Wenatchee's Mountains



    Photo by Josh Tarr 

A visitor once commented to me that she didn’t like the brown hills around Wenatchee.  She was from Oregon where she was use to very lovely and green surroundings and she had only ever visited Wenatchee in summer.  I was taken aback because I’d never really thought of our mountains as just brown, although they are brown, at times.   I think of them as brown and white and green and purple and yellow and orange.  I think of them dazzling in the sunshine, and subdued by shadow, of painted by wildflowers and scorched by fire.  The mountains are only brown because once they were green.  They are only green because once they were white.  They are only purple because what was once brilliant sunshine is fading into night. 

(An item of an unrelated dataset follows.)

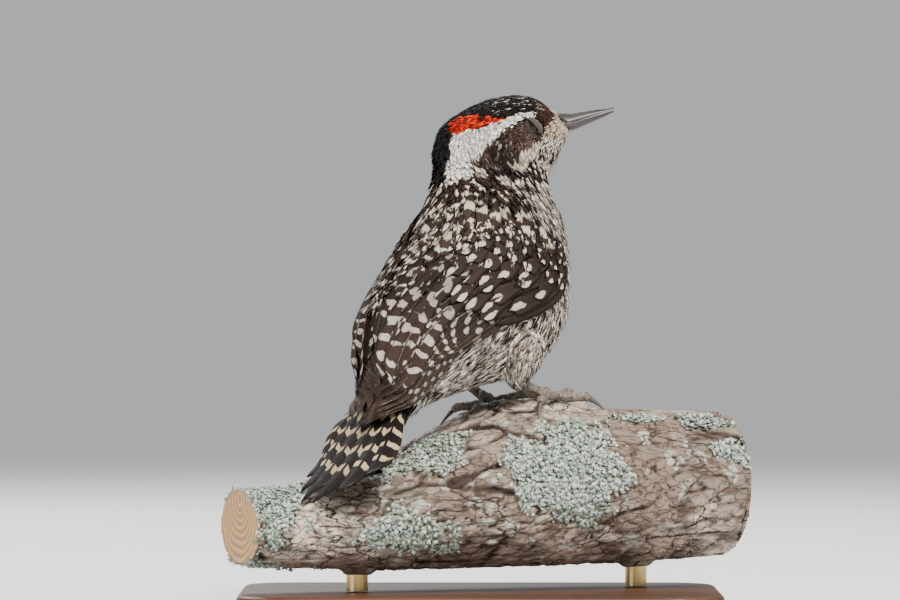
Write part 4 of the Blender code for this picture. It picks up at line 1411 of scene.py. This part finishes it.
# Lichen mats: middle as (x, y, z), size along the limb, size round it.
LICHEN_MATS = (
    ((25.0, -24.0, 44.0), 17.0, 16.0),
    ((32.0, -12.0, 58.0), 15.0, 6.0),
    ((-14.0, -16.0, 47.0), 9.0, 8.5),
    ((-22.0, -18.0, 41.0), 9.0, 5.5),
    ((-63.0, -24.0, 32.0), 23.0, 17.0),
    ((-40.0, -14.0, 38.0), 11.0, 4.5),
    ((-22.0, -36.0, 22.0), 20.0, 10.0),
    ((64.0, 8.0, 58.0), 12.0, 6.0),
    ((46.0, 2.0, 58.0), 10.0, 4.0),
    ((70.0, -4.0, 48.0), 5.0, 7.0),
    ((10.0, 8.0, 60.0), 9.0, 7.0),
    ((56.0, -18.0, 22.0), 12.0, 6.0),
    ((10.0, 34.0, 46.0), 20.0, 14.0),
    ((-38.0, 12.0, 34.0), 16.0, 12.0),
    ((52.0, 44.0, 44.0), 14.0, 12.0),
)
limb_forward, limb_right = level_ways(LIMB_HEADING)
limb_low, limb_high = (np.array(corner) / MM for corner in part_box("branch"))
limb_middle = (limb_low + limb_high) / 2


def mat_share(points):
    """Where the limb is grown over: 1 inside the mats, 0 outside, with ragged edges."""
    ragged = 0.16 * mottle(points, 7.0, 34) + 0.18 * mottle(points, 3.0, 31)
    ragged += 0.1 * mottle(points, 1.1, 32)
    most = np.zeros(len(points))
    for middle, long, wide in LICHEN_MATS:
        away = points - middle
        along = away @ limb_forward
        round_it = np.linalg.norm(away - along[:, None] * limb_forward, axis=1)
        reach = np.hypot(along / long, round_it / wide) + ragged
        most = np.maximum(most, 1 - smooth_step(0.9, 1.02, reach))
    return most


def wander(place):
    """A soft way that turns slowly from place to place."""
    return Vector([noise.noise(place + Vector((0.0, 0.0, 19.0 * i))) for i in range(3)])


def bark_depth(points):
    """How far bark lies under the limb's solid: flakes, ledges and long crevices."""
    depths = np.empty(len(points))
    for i, (along, across, up) in enumerate(
        np.stack([points @ limb_forward, points @ limb_right, points[:, 2]], -1)
    ):
        place = Vector((along * 0.45, across, up))
        place = place + wander(place * 0.11) * 3.5
        near, _ = noise.voronoi(place * 0.085, distance_metric="DISTANCE", exponent=2.5)
        crevice = max(0.0, 1 - (near[1] - near[0]) / 0.13)
        gate = min(1.0, max(0.0, 0.35 + 1.5 * noise.noise(place * 0.05)))
        small, _ = noise.voronoi(place * 0.3, distance_metric="DISTANCE", exponent=2.5)
        split = max(0.0, 1 - (small[1] - small[0]) / 0.16)
        flake = noise.cell(place * 0.2)
        rough = noise.fractal(place * 0.4, 0.8, 2.1, 4)
        depths[i] = (
            1.5 * gate * crevice ** 1.1 + 0.8 * (1 - 0.5 * gate) * split ** 1.2 + 0.4 * abs(flake)
            + 0.35 - 0.3 * rough
        )
    return np.clip(depths, 0.0, BARK_DEEPEST - BARK_CLEAR)


limb_mesh = remeshed(merged_copy(("branch",)), LIMB_VOXEL)
limb_points = vertex_places(limb_mesh)
limb_outward = vertex_outward(limb_mesh)
limb_sawn = np.abs(limb_outward @ limb_forward) > 0.8
limb_grown = np.where(limb_sawn, 0.0, mat_share(limb_points))
knobs = np.clip(0.5 + 0.5 * mottle(limb_points, 1.2, 33), 0.0, 1.0)
limb_drop = bark_depth(limb_points)
limb_drop = limb_drop * (1 - limb_grown) + limb_grown * (0.25 + 0.55 * knobs)
limb_drop = np.where(limb_sawn, 0.0, limb_drop) + BARK_CLEAR
# round the rods' ends the bark is whole and closes on them
for name in ("stand_rod_front", "stand_rod_back"):
    rod_low, rod_high = (np.array(corner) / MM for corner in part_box(name))
    from_rod = np.linalg.norm((limb_points - (rod_low + rod_high) / 2)[:, :2], axis=1)
    seat = (1 - smooth_step(*ROD_SEAT_REACH, from_rod)) * (limb_points[:, 2] < rod_high[2] + 6.0)
    limb_drop = limb_drop * (1 - seat) - ROD_SEAT * seat
toe_tree = tree_of([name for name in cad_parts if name.startswith(("claw", "toe"))])
from_toes = np.array([toe_tree.find_nearest(Vector(point) * MM)[3] / MM for point in limb_points])
seat = 1 - smooth_step(*TOE_SEAT_REACH, from_toes)
limb_drop = limb_drop * (1 - seat) - TOE_SEAT * seat
move_vertices(limb_mesh, limb_points - limb_outward * limb_drop[:, None])
set_colours(limb_mesh, "relief", np.stack(
    [limb_drop / BARK_DEEPEST, limb_grown, np.zeros(len(limb_drop))], -1))
limb_mesh.shade_smooth()

bark_material, bark_tree, bark_shader = new_material("bark", 0.88, 0.2)
bark_relief = node_of(bark_tree, "SeparateColor", colour_of(bark_tree, "relief")).outputs
bark_place = stretched(bark_tree, Rotation=(0.0, 0.0, radians(-LIMB_HEADING)), Scale=(0.4, 1.0, 1.0))
bark_warp = set_inputs(node_of(bark_tree, "TexNoise", bark_place), Scale=130.0, Detail=4.0)
bark_shift = node_of(
    bark_tree, "VectorMath", bark_warp.outputs["Color"], Vector((0.008, 0.008, 0.008)), bark_place,
    operation="MULTIPLY_ADD").outputs[0]
bark_lines = []
for scale, width in ((130.0, 0.035), (330.0, 0.05)):
    cracks = node_of(bark_tree, "TexVoronoi", bark_shift, feature="DISTANCE_TO_EDGE")
    cracks = set_inputs(cracks, Scale=scale).outputs["Distance"]
    bark_lines.append(ramp_of(bark_tree, cracks, 0.0, width, 1.0, 0.0))
bark_fine = noise_of(bark_tree, 420.0, 7.0, bark_place, 0.68)
bark_wide = ramp_of(bark_tree, noise_of(bark_tree, 34.0, 3.0), 0.4, 0.62)
bark_base = blend_of(bark_tree, bark_wide, (126, 111, 100), (208, 191, 176))
bark_grey = noise_of(bark_tree, 60.0, 5.0, roughness=0.6)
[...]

There are days I don’t notice the mountains at all.  I get busy and so caught up in running around that I forget to notice them.  On those days the mountains wait patiently for my return.  Mountains know about patience.  It amazes me that I do it.  It amazes me that the sheer volume of beauty surrounding me daily can somehow slip my notice - but it does. 
                                                                     
I think we are a lot like the mountains.   We are now, because of what we once were.   We are chiseled by time, eroded by fear, adorned in beauty, timeless in memory.  Sometimes we are vibrant.  Sometimes we are brown.  Sometimes you must wait to be noticed, but noticed or not - you are beautiful.